Short exercise
Repeat, line for line, the entries printed below.
_ _ _ _ _ _ _
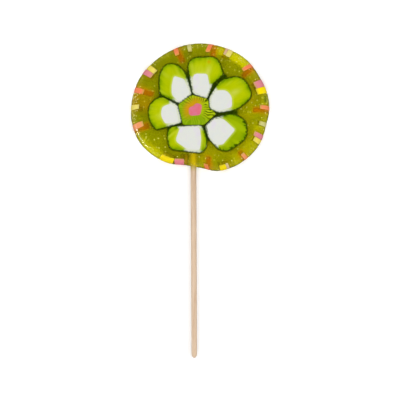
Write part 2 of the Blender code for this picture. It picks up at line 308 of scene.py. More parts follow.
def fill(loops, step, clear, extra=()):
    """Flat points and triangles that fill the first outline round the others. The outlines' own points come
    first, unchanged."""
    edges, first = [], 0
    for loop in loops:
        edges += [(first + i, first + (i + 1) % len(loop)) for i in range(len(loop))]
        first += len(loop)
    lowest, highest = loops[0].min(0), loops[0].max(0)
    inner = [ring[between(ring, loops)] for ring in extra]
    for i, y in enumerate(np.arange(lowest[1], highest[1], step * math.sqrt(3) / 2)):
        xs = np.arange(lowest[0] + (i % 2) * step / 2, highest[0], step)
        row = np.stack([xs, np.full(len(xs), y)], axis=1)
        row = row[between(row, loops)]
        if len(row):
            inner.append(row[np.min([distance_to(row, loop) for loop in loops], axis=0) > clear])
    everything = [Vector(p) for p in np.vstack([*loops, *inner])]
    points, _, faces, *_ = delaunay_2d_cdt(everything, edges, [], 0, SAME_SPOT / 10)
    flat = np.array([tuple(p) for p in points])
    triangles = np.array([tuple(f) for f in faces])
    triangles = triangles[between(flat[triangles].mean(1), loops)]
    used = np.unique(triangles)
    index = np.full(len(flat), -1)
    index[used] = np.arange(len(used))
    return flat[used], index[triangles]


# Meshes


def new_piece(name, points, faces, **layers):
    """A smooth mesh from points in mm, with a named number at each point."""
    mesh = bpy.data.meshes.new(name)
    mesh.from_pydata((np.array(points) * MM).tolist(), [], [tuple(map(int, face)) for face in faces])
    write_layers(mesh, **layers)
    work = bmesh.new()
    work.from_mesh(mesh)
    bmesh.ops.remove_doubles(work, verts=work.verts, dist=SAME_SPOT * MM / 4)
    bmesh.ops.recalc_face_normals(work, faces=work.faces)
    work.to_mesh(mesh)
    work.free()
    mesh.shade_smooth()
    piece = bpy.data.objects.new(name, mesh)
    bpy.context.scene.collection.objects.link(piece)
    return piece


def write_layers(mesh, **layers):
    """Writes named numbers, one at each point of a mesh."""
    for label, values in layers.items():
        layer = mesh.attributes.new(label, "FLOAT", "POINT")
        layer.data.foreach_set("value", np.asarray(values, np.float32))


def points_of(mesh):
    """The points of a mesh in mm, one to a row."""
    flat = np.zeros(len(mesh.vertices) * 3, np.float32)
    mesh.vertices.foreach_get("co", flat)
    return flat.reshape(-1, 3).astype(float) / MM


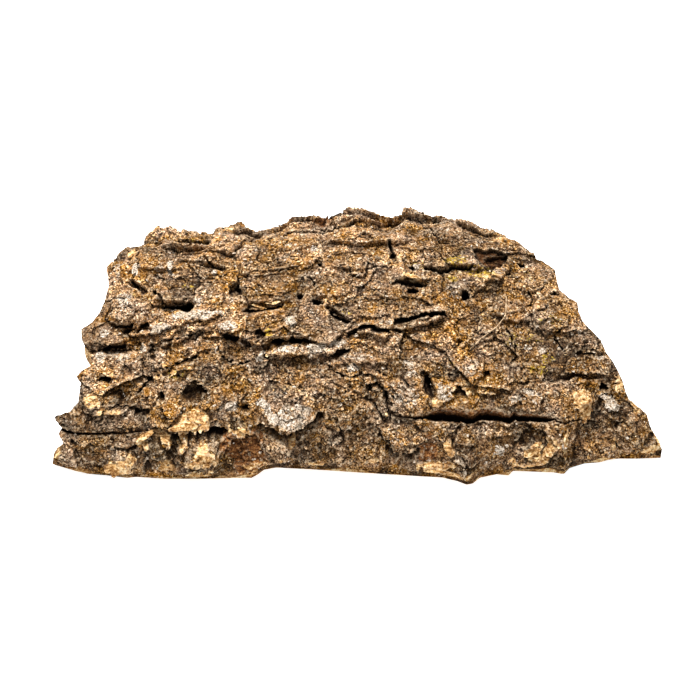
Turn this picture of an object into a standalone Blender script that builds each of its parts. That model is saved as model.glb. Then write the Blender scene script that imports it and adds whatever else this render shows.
_ _ _ _ _ _ _
Final result
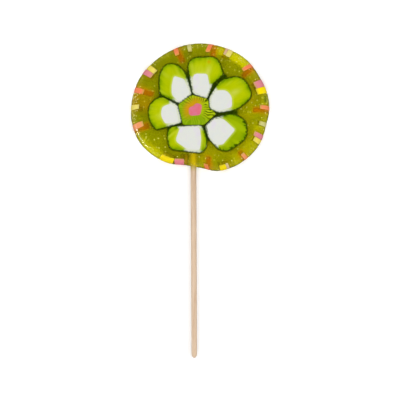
Write part 2 of the Blender code for this picture. It picks up at line 308 of scene.py. More parts follow.
def fill(loops, step, clear, extra=()):
    """Flat points and triangles that fill the first outline round the others. The outlines' own points come
    first, unchanged."""
    edges, first = [], 0
    for loop in loops:
        edges += [(first + i, first + (i + 1) % len(loop)) for i in range(len(loop))]
        first += len(loop)
    lowest, highest = loops[0].min(0), loops[0].max(0)
    inner = [ring[between(ring, loops)] for ring in extra]
    for i, y in enumerate(np.arange(lowest[1], highest[1], step * math.sqrt(3) / 2)):
        xs = np.arange(lowest[0] + (i % 2) * step / 2, highest[0], step)
        row = np.stack([xs, np.full(len(xs), y)], axis=1)
        row = row[between(row, loops)]
        if len(row):
            inner.append(row[np.min([distance_to(row, loop) for loop in loops], axis=0) > clear])
    everything = [Vector(p) for p in np.vstack([*loops, *inner])]
    points, _, faces, *_ = delaunay_2d_cdt(everything, edges, [], 0, SAME_SPOT / 10)
    flat = np.array([tuple(p) for p in points])
    triangles = np.array([tuple(f) for f in faces])
    triangles = triangles[between(flat[triangles].mean(1), loops)]
    used = np.unique(triangles)
    index = np.full(len(flat), -1)
    index[used] = np.arange(len(used))
    return flat[used], index[triangles]


# Meshes


def new_piece(name, points, faces, **layers):
    """A smooth mesh from points in mm, with a named number at each point."""
    mesh = bpy.data.meshes.new(name)
    mesh.from_pydata((np.array(points) * MM).tolist(), [], [tuple(map(int, face)) for face in faces])
    write_layers(mesh, **layers)
    work = bmesh.new()
    work.from_mesh(mesh)
    bmesh.ops.remove_doubles(work, verts=work.verts, dist=SAME_SPOT * MM / 4)
    bmesh.ops.recalc_face_normals(work, faces=work.faces)
    work.to_mesh(mesh)
    work.free()
    mesh.shade_smooth()
    piece = bpy.data.objects.new(name, mesh)
    bpy.context.scene.collection.objects.link(piece)
    return piece


def write_layers(mesh, **layers):
    """Writes named numbers, one at each point of a mesh."""
    for label, values in layers.items():
        layer = mesh.attributes.new(label, "FLOAT", "POINT")
        layer.data.foreach_set("value", np.asarray(values, np.float32))


def points_of(mesh):
    """The points of a mesh in mm, one to a row."""
    flat = np.zeros(len(mesh.vertices) * 3, np.float32)
    mesh.vertices.foreach_get("co", flat)
    return flat.reshape(-1, 3).astype(float) / MM


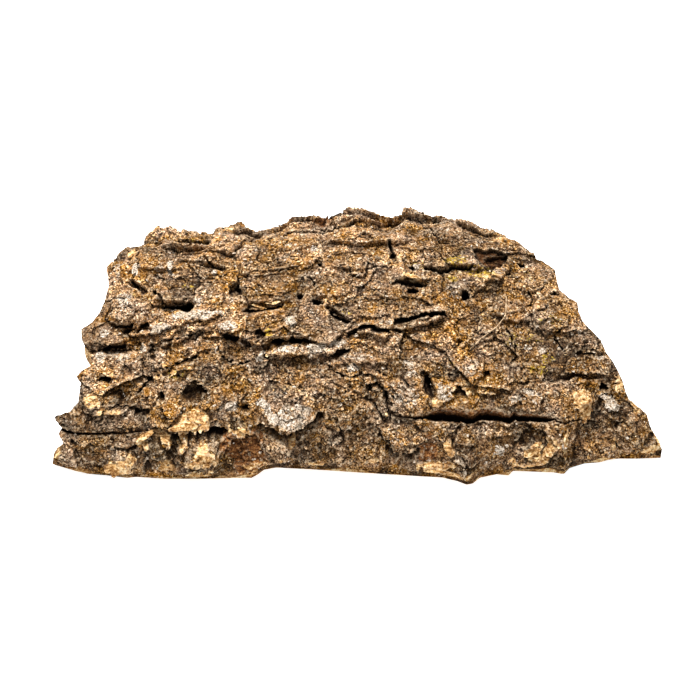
Turn this picture of an object into a standalone Blender script that builds each of its parts. That model is saved as model.glb. Then write the Blender scene script that imports it and adds whatever else this render shows.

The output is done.